## [Short problem]
Quote only the lines from the top of the listing below down to and including the line with "import * as".

───── Data provided ─────

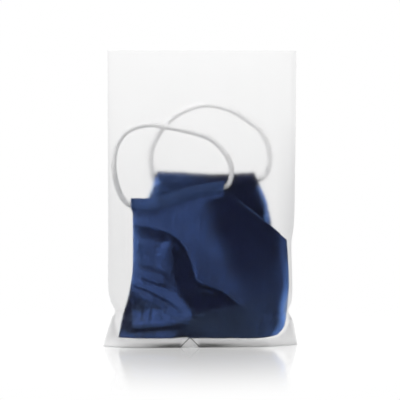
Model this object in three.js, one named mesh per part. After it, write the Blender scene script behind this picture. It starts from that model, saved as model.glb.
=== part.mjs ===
// A cloth face mask folded in half at its centre seam, standing inside an open glassine bag.
// Millimetres, +Z up. The front of the bag faces -Y, and the origin is on the floor under its middle.
// The mask's ear edges are up: each half ends in a hem that an elastic ear loop runs through.

import * as THREE from "three";

// Driving dimensions.
const filmWall = 0.4; // wall of the bag
const clothWall = 2.0; // two plies of cotton with their seam allowance
const seamGap = 0.3; // left between pieces that are welded, sewn or pressed together
const bagHeight = 237;
const pinchHeight = 26; // where the bottom gusset ends at the side seams
const gussetRise = 3.2; // height of the gusset's fold at mid width
const gussetCrease = 1.3; // 1 is a sharp tent, 2 a round arch
const panelFullness = 5; // how squarely a panel turns in to its side seams
const cordDiameter = 4.2;
const hemHeight = 10.8;
const hemDepth = 7.6;
const hemWall = 1.2;
const hemShare = 0.53; // of each half's top edge, the rest being the slope
const touchGap = 0.8; // from the bag to a hem that presses against it
const clothGap = 1.1; // and to a half, which has larger facets
const restingRecess = 7.4; // from the bag to cloth that lies behind it
const frontHemRecess = 1.6; // from the bag to the front half where it meets its hem
const backHemRecess = 4.6; // and to the back half
const undersideDrop = 2.9; // from the front half's lower edge down to the centre seam under it
const seamCurl = 0.9; // how far the seam allowance turns down at the centre seam
const sideRoll = 4; // how far each half stands off the seam beside its right edge
const hemSlant = 0.33; // how far the ends of the back hem lean in, for each unit of height

// The bag by height: its side edges, how far each panel stands out from the plane of the side seams at mid
// width, and how far the panels are parted at each side, which they are only at the feet.
const bagRows = [
  { height: 0, left: -78.5, right: 78.5, front: 24.5, back: 24.5, leftFoot: 17, rightFoot: 9 },
  { height: 10, left: -75.5, right: 76.8, front: 23.4, back: 22.6, leftFoot: 11.8, rightFoot: 6.2 },
  { height: 20, left: -72.2, right: 74.6, front: 21.8, back: 20.4, leftFoot: 5.6, rightFoot: 3 },
  { height: pinchHeight, left: -69.5, right: 71.5, front: 20.6, back: 19, leftFoot: 0, rightFoot: 0 },
  { height: 34, left: -72.9, right: 74.0, front: 19.4, back: 17.6, leftFoot: 0, rightFoot: 0 },
  { height: 44, left: -74.9, right: 74.7, front: 18.4, back: 16.4, leftFoot: 0, rightFoot: 0 },
  { height: 82, left: -74.9, right: 73.9, front: 16.2, back: 14, leftFoot: 0, rightFoot: 0 },
  { height: 98, left: -74.9, right: 75.8, front: 15.4, back: 13.4, leftFoot: 0, rightFoot: 0 },
  { height: 130, left: -74.9, right: 76.4, front: 14, back: 12.6, leftFoot: 0, rightFoot: 0 },
  { height: 180, left: -74.9, right: 76.9, front: 9, back: 8.4, leftFoot: 0, rightFoot: 0 },
  { height: bagHeight, left: -74.9, right: 77.1, front: 5, back: 5, leftFoot: 0, rightFoot: 0 },
];

// The hems' centrelines, seen from the front as [x, z] points on a smooth curve.
const frontHemRoute = [
  [-55.8, 113],
  [-40.7, 113.5],
  [-28.6, 115.6],
  [-12.5, 120.5],
  [3.6, 125.3],
  [18.5, 129],
];
const backHemRoute = [
  [-37.4, 133],
  [-13.4, 132],
  [4.5, 130.8],
  [20.8, 130.8],
  [38, 131.8],
  [46.2, 132.4],
];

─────

## [Answer for the task]
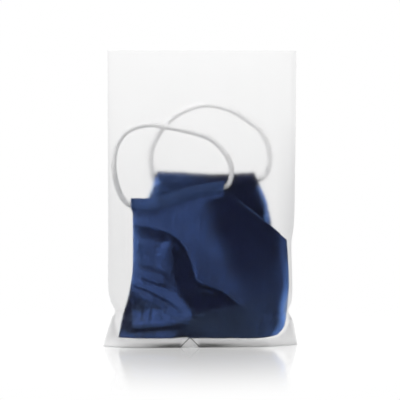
Model this object in three.js, one named mesh per part. After it, write the Blender scene script behind this picture. It starts from that model, saved as model.glb.
=== part.mjs ===
// A cloth face mask folded in half at its centre seam, standing inside an open glassine bag.
// Millimetres, +Z up. The front of the bag faces -Y, and the origin is on the floor under its middle.
// The mask's ear edges are up: each half ends in a hem that an elastic ear loop runs through.

import * as THREE from "three";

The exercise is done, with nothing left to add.